INSTRUCTION: Your task is to quote, unchanged, only the lines from the one with "Turn this picture" through the one with "const innerPoints = 8;", both ends included.

** Begin EXERCISE INPUT **

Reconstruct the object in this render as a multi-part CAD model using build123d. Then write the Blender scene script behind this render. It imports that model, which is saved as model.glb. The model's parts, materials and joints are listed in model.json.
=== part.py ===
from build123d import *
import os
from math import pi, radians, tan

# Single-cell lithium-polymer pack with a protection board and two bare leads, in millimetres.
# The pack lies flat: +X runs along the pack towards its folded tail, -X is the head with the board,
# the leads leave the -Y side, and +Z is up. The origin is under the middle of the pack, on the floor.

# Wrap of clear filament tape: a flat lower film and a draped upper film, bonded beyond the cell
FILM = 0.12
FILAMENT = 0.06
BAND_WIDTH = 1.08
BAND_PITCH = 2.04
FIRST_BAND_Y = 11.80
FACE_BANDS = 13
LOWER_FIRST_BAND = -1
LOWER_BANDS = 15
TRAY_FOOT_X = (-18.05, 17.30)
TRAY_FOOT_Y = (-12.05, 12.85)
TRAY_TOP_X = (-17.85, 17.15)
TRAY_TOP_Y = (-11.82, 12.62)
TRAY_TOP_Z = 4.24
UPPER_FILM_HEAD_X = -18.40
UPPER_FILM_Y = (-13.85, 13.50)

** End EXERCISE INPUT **
** Begin EXERCISE INPUT **

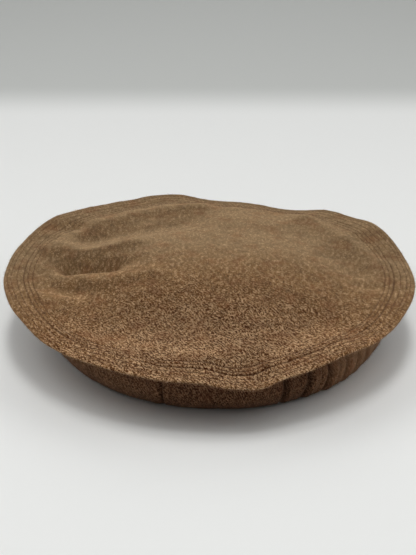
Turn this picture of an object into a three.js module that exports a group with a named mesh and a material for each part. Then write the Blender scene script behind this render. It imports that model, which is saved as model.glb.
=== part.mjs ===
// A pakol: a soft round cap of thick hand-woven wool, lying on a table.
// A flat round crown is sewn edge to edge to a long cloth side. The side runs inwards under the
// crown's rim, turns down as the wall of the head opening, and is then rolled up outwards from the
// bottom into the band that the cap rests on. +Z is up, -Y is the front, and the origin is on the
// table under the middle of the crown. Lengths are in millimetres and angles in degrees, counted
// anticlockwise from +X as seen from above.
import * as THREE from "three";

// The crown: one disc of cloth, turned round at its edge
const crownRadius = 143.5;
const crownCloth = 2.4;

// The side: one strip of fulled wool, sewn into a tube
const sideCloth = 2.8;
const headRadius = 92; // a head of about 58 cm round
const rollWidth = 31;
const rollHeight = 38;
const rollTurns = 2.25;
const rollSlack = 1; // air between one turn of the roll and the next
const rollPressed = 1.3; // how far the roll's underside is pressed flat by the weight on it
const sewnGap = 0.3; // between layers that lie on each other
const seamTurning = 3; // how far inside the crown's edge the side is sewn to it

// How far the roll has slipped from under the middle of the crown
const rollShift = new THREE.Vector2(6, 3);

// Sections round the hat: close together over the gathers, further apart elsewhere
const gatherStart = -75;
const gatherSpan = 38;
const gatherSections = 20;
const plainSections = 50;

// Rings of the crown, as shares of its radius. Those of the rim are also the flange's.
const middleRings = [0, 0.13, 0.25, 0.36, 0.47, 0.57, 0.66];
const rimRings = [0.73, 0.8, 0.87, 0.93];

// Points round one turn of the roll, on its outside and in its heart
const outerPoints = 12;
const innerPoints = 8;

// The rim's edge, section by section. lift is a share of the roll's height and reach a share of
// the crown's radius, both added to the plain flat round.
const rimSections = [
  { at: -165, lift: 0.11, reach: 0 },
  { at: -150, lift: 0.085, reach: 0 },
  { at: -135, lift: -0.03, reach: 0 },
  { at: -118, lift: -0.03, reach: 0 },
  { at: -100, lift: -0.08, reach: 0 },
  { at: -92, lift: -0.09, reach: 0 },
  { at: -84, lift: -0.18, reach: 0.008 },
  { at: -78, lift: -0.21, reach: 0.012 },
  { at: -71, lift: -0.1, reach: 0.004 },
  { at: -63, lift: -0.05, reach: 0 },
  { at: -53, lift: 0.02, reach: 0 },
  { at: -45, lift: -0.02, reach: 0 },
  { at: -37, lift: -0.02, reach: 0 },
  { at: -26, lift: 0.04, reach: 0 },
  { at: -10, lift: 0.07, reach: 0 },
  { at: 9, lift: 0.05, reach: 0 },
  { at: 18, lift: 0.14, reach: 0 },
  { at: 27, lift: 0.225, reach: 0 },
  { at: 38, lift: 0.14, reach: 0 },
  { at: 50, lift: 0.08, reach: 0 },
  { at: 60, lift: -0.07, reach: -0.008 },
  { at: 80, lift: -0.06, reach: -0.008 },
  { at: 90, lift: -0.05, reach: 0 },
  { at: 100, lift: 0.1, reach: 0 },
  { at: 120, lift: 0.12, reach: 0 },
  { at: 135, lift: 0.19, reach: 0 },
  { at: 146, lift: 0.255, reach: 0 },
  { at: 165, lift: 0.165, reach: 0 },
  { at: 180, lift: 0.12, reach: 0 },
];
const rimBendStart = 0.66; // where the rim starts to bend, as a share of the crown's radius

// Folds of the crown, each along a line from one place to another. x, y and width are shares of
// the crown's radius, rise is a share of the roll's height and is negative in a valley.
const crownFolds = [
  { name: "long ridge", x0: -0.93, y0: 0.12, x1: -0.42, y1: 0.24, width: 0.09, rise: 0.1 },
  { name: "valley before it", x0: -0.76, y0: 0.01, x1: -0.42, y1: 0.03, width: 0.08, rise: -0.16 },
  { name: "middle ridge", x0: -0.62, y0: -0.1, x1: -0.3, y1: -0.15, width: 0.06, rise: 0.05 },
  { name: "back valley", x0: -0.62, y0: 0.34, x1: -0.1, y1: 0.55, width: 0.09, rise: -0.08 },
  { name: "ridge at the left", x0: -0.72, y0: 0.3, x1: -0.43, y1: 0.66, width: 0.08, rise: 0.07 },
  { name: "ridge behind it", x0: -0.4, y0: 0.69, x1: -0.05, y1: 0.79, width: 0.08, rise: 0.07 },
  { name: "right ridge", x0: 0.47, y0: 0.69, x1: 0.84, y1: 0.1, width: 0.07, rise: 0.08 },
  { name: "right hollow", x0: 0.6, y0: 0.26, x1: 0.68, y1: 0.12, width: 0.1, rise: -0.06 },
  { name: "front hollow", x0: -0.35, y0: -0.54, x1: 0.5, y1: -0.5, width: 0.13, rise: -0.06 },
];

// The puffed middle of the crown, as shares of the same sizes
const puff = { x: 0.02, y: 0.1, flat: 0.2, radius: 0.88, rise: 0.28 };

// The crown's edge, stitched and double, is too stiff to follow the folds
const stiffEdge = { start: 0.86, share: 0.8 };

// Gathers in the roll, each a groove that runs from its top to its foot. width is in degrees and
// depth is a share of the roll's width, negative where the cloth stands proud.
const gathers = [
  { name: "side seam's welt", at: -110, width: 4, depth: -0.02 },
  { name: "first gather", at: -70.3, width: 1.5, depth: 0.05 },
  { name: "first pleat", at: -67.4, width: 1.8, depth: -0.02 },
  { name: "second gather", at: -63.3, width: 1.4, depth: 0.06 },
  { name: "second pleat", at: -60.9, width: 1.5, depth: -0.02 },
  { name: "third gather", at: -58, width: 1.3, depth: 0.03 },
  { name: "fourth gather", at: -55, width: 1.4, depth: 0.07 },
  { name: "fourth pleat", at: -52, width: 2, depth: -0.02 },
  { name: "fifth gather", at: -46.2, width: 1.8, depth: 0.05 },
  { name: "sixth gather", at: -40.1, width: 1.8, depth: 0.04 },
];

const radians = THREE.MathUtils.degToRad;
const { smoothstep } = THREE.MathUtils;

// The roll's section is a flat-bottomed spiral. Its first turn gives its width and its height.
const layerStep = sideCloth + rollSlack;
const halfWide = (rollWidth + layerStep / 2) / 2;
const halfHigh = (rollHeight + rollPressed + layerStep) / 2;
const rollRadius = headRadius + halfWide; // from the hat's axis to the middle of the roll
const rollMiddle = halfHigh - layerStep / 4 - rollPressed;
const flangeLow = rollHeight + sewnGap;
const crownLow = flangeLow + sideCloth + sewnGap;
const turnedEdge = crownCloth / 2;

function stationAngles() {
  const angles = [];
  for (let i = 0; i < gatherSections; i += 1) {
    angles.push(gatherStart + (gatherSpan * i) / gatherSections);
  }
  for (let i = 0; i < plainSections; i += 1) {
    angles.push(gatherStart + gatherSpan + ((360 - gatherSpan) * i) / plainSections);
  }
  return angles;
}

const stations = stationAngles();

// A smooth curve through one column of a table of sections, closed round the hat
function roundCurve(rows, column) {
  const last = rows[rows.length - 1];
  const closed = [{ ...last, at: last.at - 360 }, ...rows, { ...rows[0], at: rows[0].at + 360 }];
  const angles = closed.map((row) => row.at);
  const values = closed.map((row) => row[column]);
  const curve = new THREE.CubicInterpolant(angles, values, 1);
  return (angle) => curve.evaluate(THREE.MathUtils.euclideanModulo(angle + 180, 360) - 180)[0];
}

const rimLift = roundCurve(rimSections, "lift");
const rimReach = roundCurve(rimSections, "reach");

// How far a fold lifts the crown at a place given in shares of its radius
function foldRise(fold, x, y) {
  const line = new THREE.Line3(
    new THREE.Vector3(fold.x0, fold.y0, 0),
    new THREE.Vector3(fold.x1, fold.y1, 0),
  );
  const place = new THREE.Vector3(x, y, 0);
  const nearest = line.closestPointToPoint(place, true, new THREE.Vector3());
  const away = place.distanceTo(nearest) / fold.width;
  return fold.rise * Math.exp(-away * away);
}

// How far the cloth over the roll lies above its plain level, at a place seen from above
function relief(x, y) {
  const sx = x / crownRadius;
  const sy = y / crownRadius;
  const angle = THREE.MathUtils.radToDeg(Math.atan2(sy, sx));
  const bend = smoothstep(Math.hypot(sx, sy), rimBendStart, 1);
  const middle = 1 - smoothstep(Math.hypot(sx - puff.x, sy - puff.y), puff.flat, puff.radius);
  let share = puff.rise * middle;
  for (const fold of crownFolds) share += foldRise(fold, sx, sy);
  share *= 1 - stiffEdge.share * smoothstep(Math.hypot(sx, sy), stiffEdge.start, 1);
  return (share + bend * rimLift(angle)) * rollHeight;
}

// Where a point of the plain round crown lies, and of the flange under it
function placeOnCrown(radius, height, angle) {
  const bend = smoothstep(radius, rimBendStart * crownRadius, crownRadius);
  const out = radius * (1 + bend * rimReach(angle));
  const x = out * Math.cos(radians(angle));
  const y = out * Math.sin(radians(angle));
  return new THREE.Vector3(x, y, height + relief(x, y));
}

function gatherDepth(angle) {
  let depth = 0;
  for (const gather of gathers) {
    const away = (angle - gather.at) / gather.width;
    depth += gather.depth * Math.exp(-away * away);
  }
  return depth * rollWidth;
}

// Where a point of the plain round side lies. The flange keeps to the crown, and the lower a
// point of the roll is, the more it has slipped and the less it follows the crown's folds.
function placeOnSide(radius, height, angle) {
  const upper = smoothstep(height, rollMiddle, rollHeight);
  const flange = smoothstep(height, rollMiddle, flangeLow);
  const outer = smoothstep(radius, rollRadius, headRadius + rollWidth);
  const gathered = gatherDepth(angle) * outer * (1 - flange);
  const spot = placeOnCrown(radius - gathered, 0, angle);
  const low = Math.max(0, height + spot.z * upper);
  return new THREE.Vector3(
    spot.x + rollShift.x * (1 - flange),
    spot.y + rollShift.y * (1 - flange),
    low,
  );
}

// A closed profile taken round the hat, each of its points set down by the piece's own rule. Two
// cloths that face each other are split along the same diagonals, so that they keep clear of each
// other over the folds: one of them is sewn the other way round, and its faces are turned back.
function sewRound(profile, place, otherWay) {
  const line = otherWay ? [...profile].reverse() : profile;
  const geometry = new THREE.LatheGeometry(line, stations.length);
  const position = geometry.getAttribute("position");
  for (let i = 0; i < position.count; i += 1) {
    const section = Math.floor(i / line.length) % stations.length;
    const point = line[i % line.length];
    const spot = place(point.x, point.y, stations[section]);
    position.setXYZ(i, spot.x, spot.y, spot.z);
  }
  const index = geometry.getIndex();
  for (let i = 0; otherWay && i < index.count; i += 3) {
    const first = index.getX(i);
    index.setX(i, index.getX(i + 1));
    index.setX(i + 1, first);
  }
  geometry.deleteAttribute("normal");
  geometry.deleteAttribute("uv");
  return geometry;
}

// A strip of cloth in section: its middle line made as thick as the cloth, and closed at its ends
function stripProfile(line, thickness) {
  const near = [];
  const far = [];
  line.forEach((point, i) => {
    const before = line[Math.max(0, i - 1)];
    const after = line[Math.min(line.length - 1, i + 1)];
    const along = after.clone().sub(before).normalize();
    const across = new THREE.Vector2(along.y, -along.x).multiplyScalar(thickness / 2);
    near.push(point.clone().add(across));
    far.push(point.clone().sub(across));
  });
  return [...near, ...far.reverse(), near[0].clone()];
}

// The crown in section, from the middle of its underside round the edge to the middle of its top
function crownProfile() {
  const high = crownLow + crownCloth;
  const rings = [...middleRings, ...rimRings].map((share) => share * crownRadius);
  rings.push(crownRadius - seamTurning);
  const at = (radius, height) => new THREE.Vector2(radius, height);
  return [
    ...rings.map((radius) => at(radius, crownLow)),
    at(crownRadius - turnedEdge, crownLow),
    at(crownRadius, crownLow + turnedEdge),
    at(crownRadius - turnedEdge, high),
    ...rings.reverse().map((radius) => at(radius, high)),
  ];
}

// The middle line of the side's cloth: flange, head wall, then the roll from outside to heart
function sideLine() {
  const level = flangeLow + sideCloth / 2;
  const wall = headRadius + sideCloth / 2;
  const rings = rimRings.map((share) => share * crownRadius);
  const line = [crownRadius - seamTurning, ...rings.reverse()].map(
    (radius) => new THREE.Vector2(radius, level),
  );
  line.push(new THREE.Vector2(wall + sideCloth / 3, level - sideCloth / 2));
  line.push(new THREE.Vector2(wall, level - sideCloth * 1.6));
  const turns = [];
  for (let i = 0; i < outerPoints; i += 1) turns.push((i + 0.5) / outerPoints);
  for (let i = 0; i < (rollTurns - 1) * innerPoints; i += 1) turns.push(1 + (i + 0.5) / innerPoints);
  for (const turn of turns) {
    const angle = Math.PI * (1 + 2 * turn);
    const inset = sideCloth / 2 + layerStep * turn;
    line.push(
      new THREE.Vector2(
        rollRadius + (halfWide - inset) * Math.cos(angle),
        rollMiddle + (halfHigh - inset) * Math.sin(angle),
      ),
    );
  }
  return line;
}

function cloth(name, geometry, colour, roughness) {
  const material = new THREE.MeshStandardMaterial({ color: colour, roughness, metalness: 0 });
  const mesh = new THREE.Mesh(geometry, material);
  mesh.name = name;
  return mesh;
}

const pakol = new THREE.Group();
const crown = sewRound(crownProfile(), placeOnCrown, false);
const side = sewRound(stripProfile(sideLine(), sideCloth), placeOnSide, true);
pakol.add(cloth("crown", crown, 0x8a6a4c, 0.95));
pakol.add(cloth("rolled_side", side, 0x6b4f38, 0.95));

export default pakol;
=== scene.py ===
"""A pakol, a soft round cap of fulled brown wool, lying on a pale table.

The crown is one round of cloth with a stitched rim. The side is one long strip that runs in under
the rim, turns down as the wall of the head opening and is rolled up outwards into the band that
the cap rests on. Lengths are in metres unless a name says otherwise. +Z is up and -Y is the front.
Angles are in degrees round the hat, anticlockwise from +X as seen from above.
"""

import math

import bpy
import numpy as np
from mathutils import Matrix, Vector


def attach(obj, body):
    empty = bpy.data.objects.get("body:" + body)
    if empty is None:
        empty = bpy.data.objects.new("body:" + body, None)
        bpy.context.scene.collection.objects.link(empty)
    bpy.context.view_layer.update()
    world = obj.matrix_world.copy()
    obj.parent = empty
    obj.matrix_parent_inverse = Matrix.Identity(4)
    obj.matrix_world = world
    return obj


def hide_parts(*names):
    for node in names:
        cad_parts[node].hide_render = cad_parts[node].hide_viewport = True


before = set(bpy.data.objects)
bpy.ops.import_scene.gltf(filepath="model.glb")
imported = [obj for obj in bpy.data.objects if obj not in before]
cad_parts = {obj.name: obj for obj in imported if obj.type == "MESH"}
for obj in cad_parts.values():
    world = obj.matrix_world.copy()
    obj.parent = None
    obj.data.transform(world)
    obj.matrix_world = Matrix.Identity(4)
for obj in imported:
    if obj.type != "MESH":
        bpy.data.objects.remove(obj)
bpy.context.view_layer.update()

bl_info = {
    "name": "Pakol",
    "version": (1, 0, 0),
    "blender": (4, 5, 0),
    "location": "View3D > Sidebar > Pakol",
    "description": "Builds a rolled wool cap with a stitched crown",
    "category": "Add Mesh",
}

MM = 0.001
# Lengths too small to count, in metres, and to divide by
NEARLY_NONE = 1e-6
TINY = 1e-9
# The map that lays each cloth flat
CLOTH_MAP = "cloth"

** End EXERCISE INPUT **

RESULT OF THIS TASK:
Turn this picture of an object into a three.js module that exports a group with a named mesh and a material for each part. Then write the Blender scene script behind this render. It imports that model, which is saved as model.glb.
=== part.mjs ===
// A pakol: a soft round cap of thick hand-woven wool, lying on a table.
// A flat round crown is sewn edge to edge to a long cloth side. The side runs inwards under the
// crown's rim, turns down as the wall of the head opening, and is then rolled up outwards from the
// bottom into the band that the cap rests on. +Z is up, -Y is the front, and the origin is on the
// table under the middle of the crown. Lengths are in millimetres and angles in degrees, counted
// anticlockwise from +X as seen from above.
import * as THREE from "three";

// The crown: one disc of cloth, turned round at its edge
const crownRadius = 143.5;
const crownCloth = 2.4;

// The side: one strip of fulled wool, sewn into a tube
const sideCloth = 2.8;
const headRadius = 92; // a head of about 58 cm round
const rollWidth = 31;
const rollHeight = 38;
const rollTurns = 2.25;
const rollSlack = 1; // air between one turn of the roll and the next
const rollPressed = 1.3; // how far the roll's underside is pressed flat by the weight on it
const sewnGap = 0.3; // between layers that lie on each other
const seamTurning = 3; // how far inside the crown's edge the side is sewn to it

// How far the roll has slipped from under the middle of the crown
const rollShift = new THREE.Vector2(6, 3);

// Sections round the hat: close together over the gathers, further apart elsewhere
const gatherStart = -75;
const gatherSpan = 38;
const gatherSections = 20;
const plainSections = 50;

// Rings of the crown, as shares of its radius. Those of the rim are also the flange's.
const middleRings = [0, 0.13, 0.25, 0.36, 0.47, 0.57, 0.66];
const rimRings = [0.73, 0.8, 0.87, 0.93];

// Points round one turn of the roll, on its outside and in its heart
const outerPoints = 12;
const innerPoints = 8;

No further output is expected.